Obviously, it was successful in one sense; 21,000 people found the right part of the DOL website and made the effort to update their information for voting purposes.

Unfortunately, because of a failure to communicate – between DOL and the Secretary AND between state government and citizens/voters – this project became an unfortunate overpromise to voters on which the state ultimately underdelivered.

As far as I’m concerned, it doesn’t matter who is at fault here – the problem just needs to be fixed, so as not to discourage citizens from taking advantage of modernized registration procedures that will benefit election officials and voters alike in the long run.

Washington State now knows that cooperation between DOL and the Secretary didn’t work last time. Here’s hoping they decide to share the blame and find a way to make it work next time, when far more than 21,000 voters are likely to need the service this cooperation offers.

In other words, the best way to fix a failure to communicate is to – you guessed it – communicate.

3 Comments on "Washington’s Missing 21,000 Ballots: Failure to Communicate"

  1. Doug,

    Does the Wash DOL now have the authority to register people to vote or does that still remain with the county auditors and sec of state?

    Dick Smolka

  2. Dick: I don’t think so; my understanding is that this is just the latest method for keeping up with NVRA. I know the Washington folks read the blog so they’ll correct me if I’m wrong.

  3. Doug and Dick:

    Recently, the Washington State Department of Licensing (DOL) began providing drivers the option to update their driver’s license address online, on the DOL website. As part of this feature, DOL added the option of sending the updated address information to our office for voter registration purposes. This is a great way to use technology to further the goals of motor voter, or as Doug put it – offer the public one-stop shopping. The concept was great, but implementation ran into two significant snags:

    1) Data:

    There was a miscommunication between the two agencies that this option was being offered on the DOL website. Consequently, the Secretary of State’s Office was not aware that this data was being collected, or that it was available to be retrieved on a new information exchange service that DOL was beginning to use to provide data to outside stakeholders.

    2) Question on DOL website:

    The question DOL posed on the webpage was simply: “Would you like us to notify the Secretary of State of your new address so you can vote in future elections?”

    This question is followed by a yes and no button, and the yes button is preselected by default. After quick review of the data, we found that the wording of the question resulted in a mix of address updates from people already registered to vote and people who were not registered to vote.

    We are working closely with DOL to modify the wording of their website change of address service to include the questions the agency is required to ask when a driver indicates he or she would like to register to vote or update his or her registration. This change will ensure that all address updates we receive from the new online DOL service can be properly processed and the drivers can get registered.

    To answer Dick’s question, while the NVRA requires the DOL to offer voter registration services only when issuing new licenses or at license renewal, offering these services when changing addresses is a step above and beyond what is required in the law. We appreciate DOL going the extra mile to help keep voter registration records up to date. Some could argue that updating driver’s license information is a form of renewal.

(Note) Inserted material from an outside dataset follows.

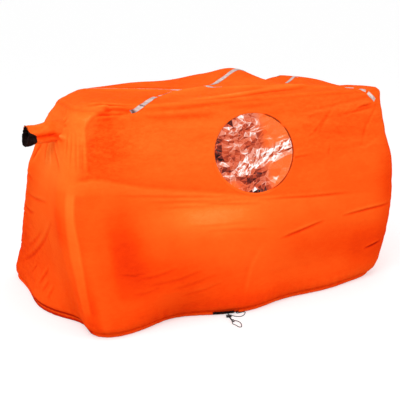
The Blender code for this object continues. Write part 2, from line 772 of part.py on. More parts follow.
def main():
    clear_scene()
    parts = new_collection("bothy_bag")
    cutters = new_collection("cutters")
    nylon = new_material("coated_nylon", ORANGE, 0.55)
    film = new_material("clear_film", (0.9, 0.85, 0.82), 0.1, alpha=0.35)
    seam = new_material("seam_tape", (0.75, 0.10, 0.02), 0.6)
    silver = new_material("reflective_tape", (0.6, 0.6, 0.62), 0.3, metallic=0.5)
    black = new_material("black_nylon", BLACK, 0.7)
    plastic = new_material("black_plastic", BLACK, 0.4)
    steel = new_material("spring_steel", (0.6, 0.6, 0.6), 0.3, metallic=1.0)
    seat = new_material("seat_cloth", (0.05, 0.05, 0.055), 0.7)

    grids = skin()
    panels = build_panels(grids, nylon, parts)
    build_window(grids, panels["front"], film, parts, cutters)
    build_seam_tapes(grids, seam, parts)
    build_reflective_tapes(grids, silver, parts, cutters)
    build_hem(grids, nylon, black, parts)
    build_seats(grids, seat, parts)
    build_vent(grids, panels["left"], nylon, black, parts, cutters)
    frame = build_lock(plastic, steel, parts, cutters)
    build_cords(grids, frame, black, parts)


main()
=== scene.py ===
"""Looks of a group shelter bag: folded cloth, crumpled film, tapes, gathered hem, sleeve and cord.

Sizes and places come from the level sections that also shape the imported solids. Each soft solid is
replaced by a finer piece in the space that it holds, and the cord lock's own solids keep their
shapes and get plastic and steel. Lengths are metres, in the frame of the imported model.
"""

import math

import bmesh
import bpy
import numpy as np
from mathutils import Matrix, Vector
from mathutils.bvhtree import BVHTree
from mathutils.geometry import delaunay_2d_cdt


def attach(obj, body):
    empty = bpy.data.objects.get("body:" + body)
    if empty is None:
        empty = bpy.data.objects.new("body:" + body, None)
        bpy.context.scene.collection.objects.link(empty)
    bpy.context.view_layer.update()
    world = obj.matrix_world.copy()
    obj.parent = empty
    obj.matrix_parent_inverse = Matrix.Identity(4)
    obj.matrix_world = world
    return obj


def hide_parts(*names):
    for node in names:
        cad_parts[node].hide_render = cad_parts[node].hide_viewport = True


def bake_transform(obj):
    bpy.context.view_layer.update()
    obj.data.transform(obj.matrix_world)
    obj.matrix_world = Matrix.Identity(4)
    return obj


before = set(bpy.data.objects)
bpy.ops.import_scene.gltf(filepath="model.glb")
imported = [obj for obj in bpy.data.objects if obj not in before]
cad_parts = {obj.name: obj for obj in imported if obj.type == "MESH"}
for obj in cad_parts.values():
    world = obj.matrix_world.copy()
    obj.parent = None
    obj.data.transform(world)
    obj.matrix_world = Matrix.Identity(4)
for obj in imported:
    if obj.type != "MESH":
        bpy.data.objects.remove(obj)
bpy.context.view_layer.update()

# The photograph's view
CAMERA_PLACE = (-2.2945, -3.8597, 1.5)
CAMERA_HEADING = math.radians(-31)
CAMERA_DOWN = math.atan(0.252)
LENS = 90
SENSOR = 36
# The lamps: name, place, size and energy
LAMPS = (
    ("key_light", (-2.6, -2.6, 3.2), 2.6, 85),
    ("side_light", (3.0, -3.2, 2.4), 1.4, 30),
    ("end_light", (-3.6, 0.2, 1.3), 2.4, 12),
)
LAMP_AIM = (0, 0, 0.45)
FLOOR_LEVEL = -0.0005
FLOOR_REACH = 30  # from the middle to each edge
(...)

    Numbers reported in the media:

    21,000 ballots did not going missing. 21,000 people were not left out of the General Election. It is greatly disappointing that any voter was impacted by this. Yet, while the real number of effected voters is unknown at this time, it will certainly be much lower than 21,000.

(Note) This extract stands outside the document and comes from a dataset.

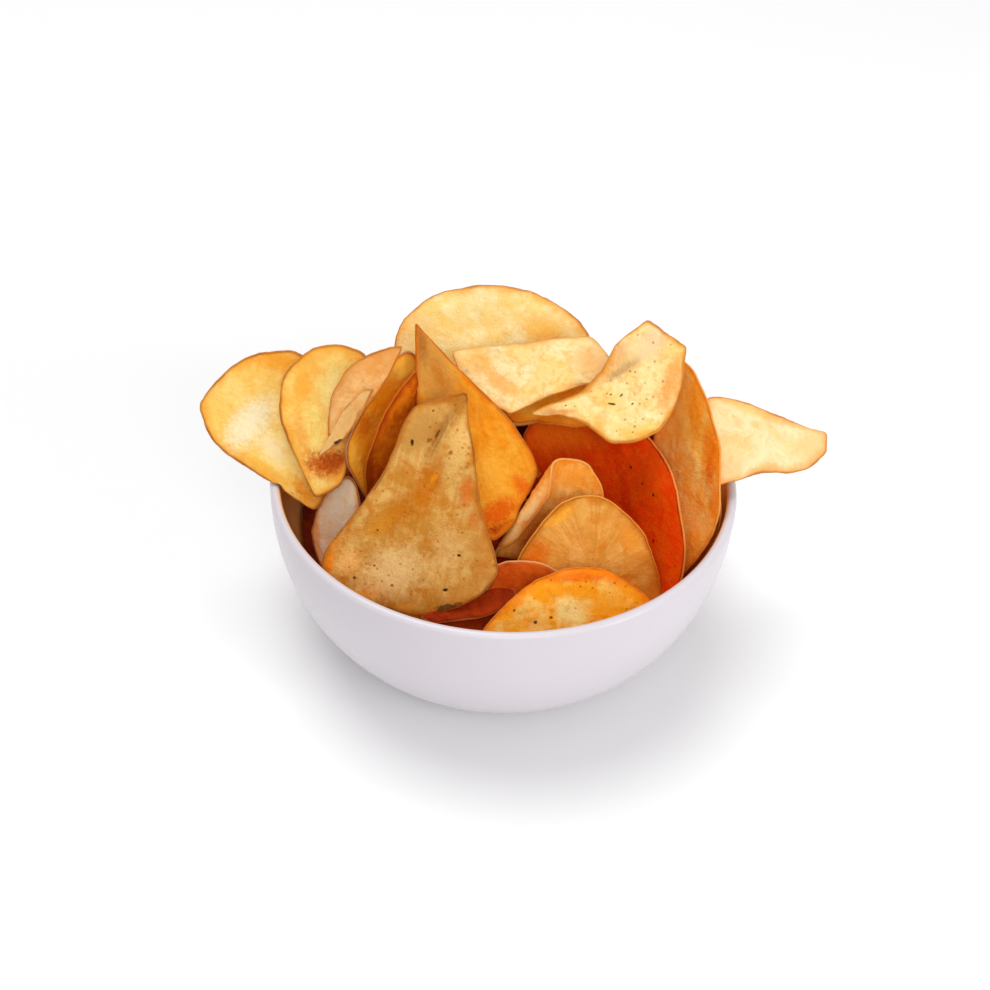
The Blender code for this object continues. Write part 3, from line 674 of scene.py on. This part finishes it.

    Approximately 15,000 transactions were address updates for registered voters. County elections offices had already received some of these address changes due to voters contacting the elections office directly, or through receipt of address update information from the Post Office at prior elections, such as the August Primary. Washington votes entirely by mail, so many ballots are forwarded to a person’s new address if forwarding information is available to the Post Office. Washington State law allows a voter to vote a ballot for an old address until the voter registration file is updated.

    Approximately 6,000 transactions were for people who were not already registered. The information provided by the DOL address update system is not sufficient to complete a new voter registration. We advised county elections departments to treat these as incomplete registrations, so a person could vote a provisional ballot and finalize the registration at the same time, and that provisional ballot would be counted.

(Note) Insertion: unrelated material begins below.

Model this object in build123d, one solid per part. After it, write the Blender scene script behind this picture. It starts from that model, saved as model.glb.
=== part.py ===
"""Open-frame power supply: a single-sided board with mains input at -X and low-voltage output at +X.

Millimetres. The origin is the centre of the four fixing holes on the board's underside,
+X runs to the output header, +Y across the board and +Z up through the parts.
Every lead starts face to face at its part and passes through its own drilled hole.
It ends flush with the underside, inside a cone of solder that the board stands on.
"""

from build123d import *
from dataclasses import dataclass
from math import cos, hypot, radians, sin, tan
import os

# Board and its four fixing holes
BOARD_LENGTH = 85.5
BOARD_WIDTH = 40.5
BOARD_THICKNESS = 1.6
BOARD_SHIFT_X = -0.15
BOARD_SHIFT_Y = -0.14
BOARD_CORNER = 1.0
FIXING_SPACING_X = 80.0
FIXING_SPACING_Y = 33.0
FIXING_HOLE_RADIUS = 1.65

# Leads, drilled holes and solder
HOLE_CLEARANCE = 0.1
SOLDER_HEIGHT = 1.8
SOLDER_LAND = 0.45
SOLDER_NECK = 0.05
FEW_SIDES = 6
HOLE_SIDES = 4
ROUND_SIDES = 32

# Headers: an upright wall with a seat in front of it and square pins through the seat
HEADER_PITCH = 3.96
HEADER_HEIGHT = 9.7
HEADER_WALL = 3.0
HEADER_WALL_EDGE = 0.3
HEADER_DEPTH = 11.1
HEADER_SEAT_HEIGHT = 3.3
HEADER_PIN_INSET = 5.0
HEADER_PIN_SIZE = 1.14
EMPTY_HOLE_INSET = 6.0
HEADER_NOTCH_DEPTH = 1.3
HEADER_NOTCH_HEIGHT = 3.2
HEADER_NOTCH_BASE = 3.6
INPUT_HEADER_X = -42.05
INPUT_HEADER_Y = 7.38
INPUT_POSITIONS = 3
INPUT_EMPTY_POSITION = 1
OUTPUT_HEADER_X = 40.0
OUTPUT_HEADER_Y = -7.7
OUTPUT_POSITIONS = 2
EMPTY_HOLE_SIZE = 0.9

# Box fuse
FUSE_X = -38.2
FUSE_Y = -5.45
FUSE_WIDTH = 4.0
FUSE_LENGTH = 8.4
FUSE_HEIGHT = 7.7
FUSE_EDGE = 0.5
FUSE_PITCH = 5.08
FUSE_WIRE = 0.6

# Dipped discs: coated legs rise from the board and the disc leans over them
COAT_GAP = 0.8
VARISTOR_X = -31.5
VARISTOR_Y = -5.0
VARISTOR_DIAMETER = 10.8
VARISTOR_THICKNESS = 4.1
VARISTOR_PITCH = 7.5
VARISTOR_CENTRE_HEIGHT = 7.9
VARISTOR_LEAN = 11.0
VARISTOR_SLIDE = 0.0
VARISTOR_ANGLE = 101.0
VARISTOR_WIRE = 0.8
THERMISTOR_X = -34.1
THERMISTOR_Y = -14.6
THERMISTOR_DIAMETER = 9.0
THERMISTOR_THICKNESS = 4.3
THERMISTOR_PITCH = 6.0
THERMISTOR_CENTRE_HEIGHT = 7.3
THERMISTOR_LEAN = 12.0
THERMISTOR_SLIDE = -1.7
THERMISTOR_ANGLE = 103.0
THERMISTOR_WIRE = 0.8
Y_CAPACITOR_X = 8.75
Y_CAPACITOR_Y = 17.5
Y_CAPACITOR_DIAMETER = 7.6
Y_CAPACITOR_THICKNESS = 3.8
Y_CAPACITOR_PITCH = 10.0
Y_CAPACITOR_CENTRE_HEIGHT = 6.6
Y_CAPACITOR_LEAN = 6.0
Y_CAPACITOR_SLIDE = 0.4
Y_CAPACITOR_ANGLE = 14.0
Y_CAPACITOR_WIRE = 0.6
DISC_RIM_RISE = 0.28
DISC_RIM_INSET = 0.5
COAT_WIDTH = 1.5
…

    Preliminary analysis is promising:

    Early analysis by Pierce County (Tacoma) confirms our belief that the actual number of effected voters is much smaller than reported by the media. Of the 21,000 records involved in this case, 2,309 are in Pierce County. The County Auditor’s office analyzed all 2,309 records. Here’s what they found:

    — 689 of these people had also contacted the county directly to update their address. These people received a ballot on time.

    — 734 of these people were not registered to vote. These will be treated as new, incomplete registrations. These folks were eligible to vote a provisional ballot and complete a registration.

    — 886 of these people did not have the most current address on file when ballots were mailed. Since Pierce County uses postal forwarding for ballots, we believe many of these voters received their ballot at their new address.

    Lessons learned:

    Obviously, there is much to learn from this experience. Right now, we are focused on optimizing the change of address service on DOL’s webpage and making the changes to our systems to receive these requests in a timely manner.

    It will take a couple of weeks beyond certification of the General Election to know the true scope of the problem – how many of these people voted ballots for an old address, how many provisional ballots were cast as a result of this error, how many of these provisionals were counted, etc. Having an accurate accounting of the problem and seeing this through the end is the right thing to do.

    Throughout this experience, many in our office commented that situations like this are why provisional ballots exist. Fortunately, our state embraced provisional ballots long before Congress made them a requirement in HAVA. We have decades of experience managing provisionals and our provisional ballot laws tip in favor of the voter.

    Our relationship with DOL is still strong. New registrations through DOL, or motor voter registrations, remain our bread and butter for voter registration. A collaborative relationship with DOL, built on good communication practices, is vital to a healthy voter registration system. This is especially true as we pursue additional ways to upgrade voter registration in Washington State.